From The Editor
As you’ll discover in "myra Revealed" (p. 74), Myra Janco Daniels is a charming and spellbinding storyteller. And she was on her game in a recent conversation I had with her. Talking about her passion for cooking, she related a tale I have to call "The Soup That Terrorizes Naples." It seems that our iconic creator of the Phil had invited a board member to her home for dinner. "I served him one of my specialties—fresh tomato basil soup," Myra recalls. Before the evening was over, he agreed to a $5 million donation to the cause. Is that going from soup to nuts? Not to the ever-determined Myra. But, in any case, Myra relates, "No board member ever again wanted to get anywhere near that soup."
In our excerpt from her new book, Secrets of a Rutbuster: Breaking Rules and Selling Dreams, you’ll learn things you probably never knew about our creative dynamo. About her first lesson in smart business practice at age four. About flying her own plane to a business meeting. About the fiancé she left for Draper Daniels, the love of her life.
I asked Myra if there’s anybody or anything she left out of the book she’d like to mention now. "Nope. It’ll all be in my next book," she replied. Any regrets or things she’d have done differently? "Well," she said, "I wouldn’t have broken up with my fiancé over the phone. That was a little abrupt, though we remained friends for years and years after that." How does she feel about Naples after all her time here? "I have never lived in a more caring community … with so many people who want to make this a better place," says Myra. "We are fortunate to have such residents." Be sure to read our December issue when we excerpt the chapter from Myra’s book on how she "retired" to Naples and built our world-class Philharmonic Center for the Arts.
The Bachelor Beat
We hope you’ll enjoy meeting our latest crop of cool bachelors, as photographed by Roland Scarpa and interviewed by our executive editor, Shellie Terry Benson. Shellie’s had the hard duty of interviewing 33 such fellows over the three years we’ve been running this report and is, I’d guess, the envy of many single women in town. "Each time," says Shellie, "it’s like a date. I’m sitting in, say, a Starbucks, and people are listening to us discuss personal things like, ‘What’s the sexiest thing a woman can wear?’" Shellie will admit to some nice friendships coming out of all these rendezvous. And the magazine has profited from her incisive questioning.

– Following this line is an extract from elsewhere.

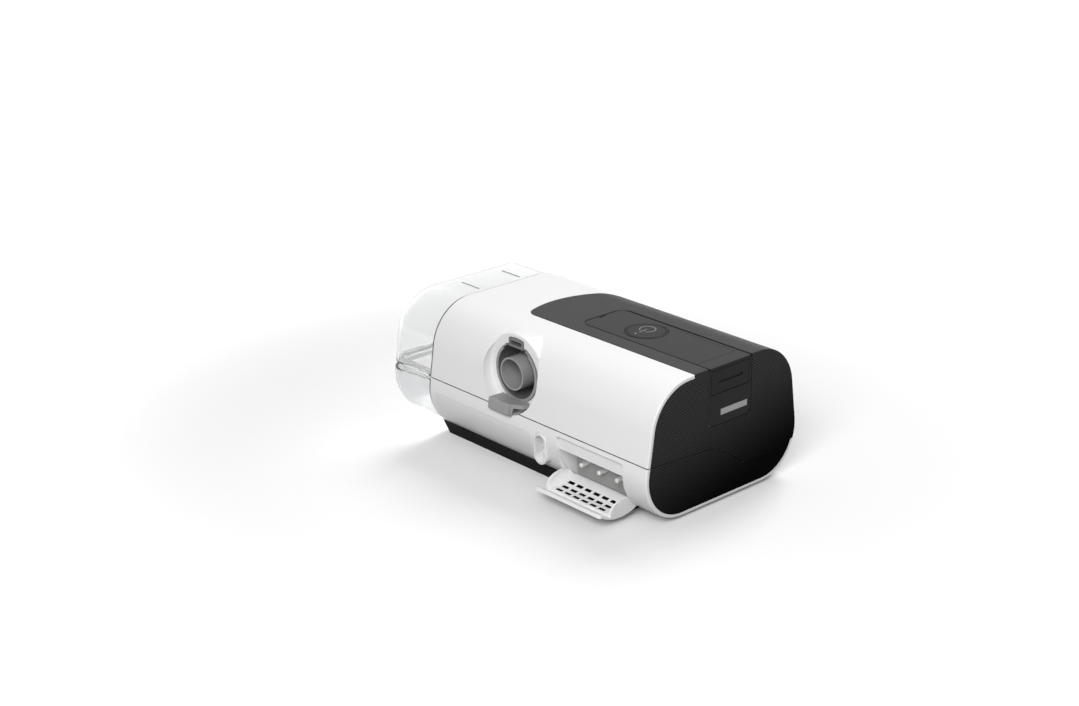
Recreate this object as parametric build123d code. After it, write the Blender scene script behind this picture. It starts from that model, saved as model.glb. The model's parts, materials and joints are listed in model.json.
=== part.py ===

We learn that half of the men say the first thing they notice about women is their hair. Shellie tells us that the guys are most revealing about themselves when she asks them about dating deal-breakers. One recent bachelor’s answers all had to do with eating: Does she talk with her mouth full or pick at her teeth? "So as not to inadvertently offend him," says Shellie, "I just put down my fork and had the waitress box my lunch."
This whole bachelor process provokes response—from the woman who interrupted one of Shellie’s interviews with a rant about her love life to the waves of e-mails we get from women wanting to connect with their bachelors of choice. And the men tell us there are women who show up at their places of business after seeing them in the magazine. Well, turn to p. 56 and have a look at this year’s group … and let nature takes its course. May it be win-win for all concerned.
Check out our new "Luxury File" (p. 156), where every month you’ll discover wow-factor shopping for choice items in Southwest Florida. Note the $58,000 brooch from Marissa’s and the $27,100 Hermès suitcase … Get ready for our sleek and sophisticated At Home magazine, due out in January. It’ll dazzle you with its design and creative ideas … I wrote in August about our staffer Natalie Sarracino’s amazing conditioning program. I’m proud to report that not only did she win second place in a bodybuilding contest in Tampa on Aug. 8, but also looks ravishing in the bridal gown she will be wearing for her November wedding. Gym dandy all around.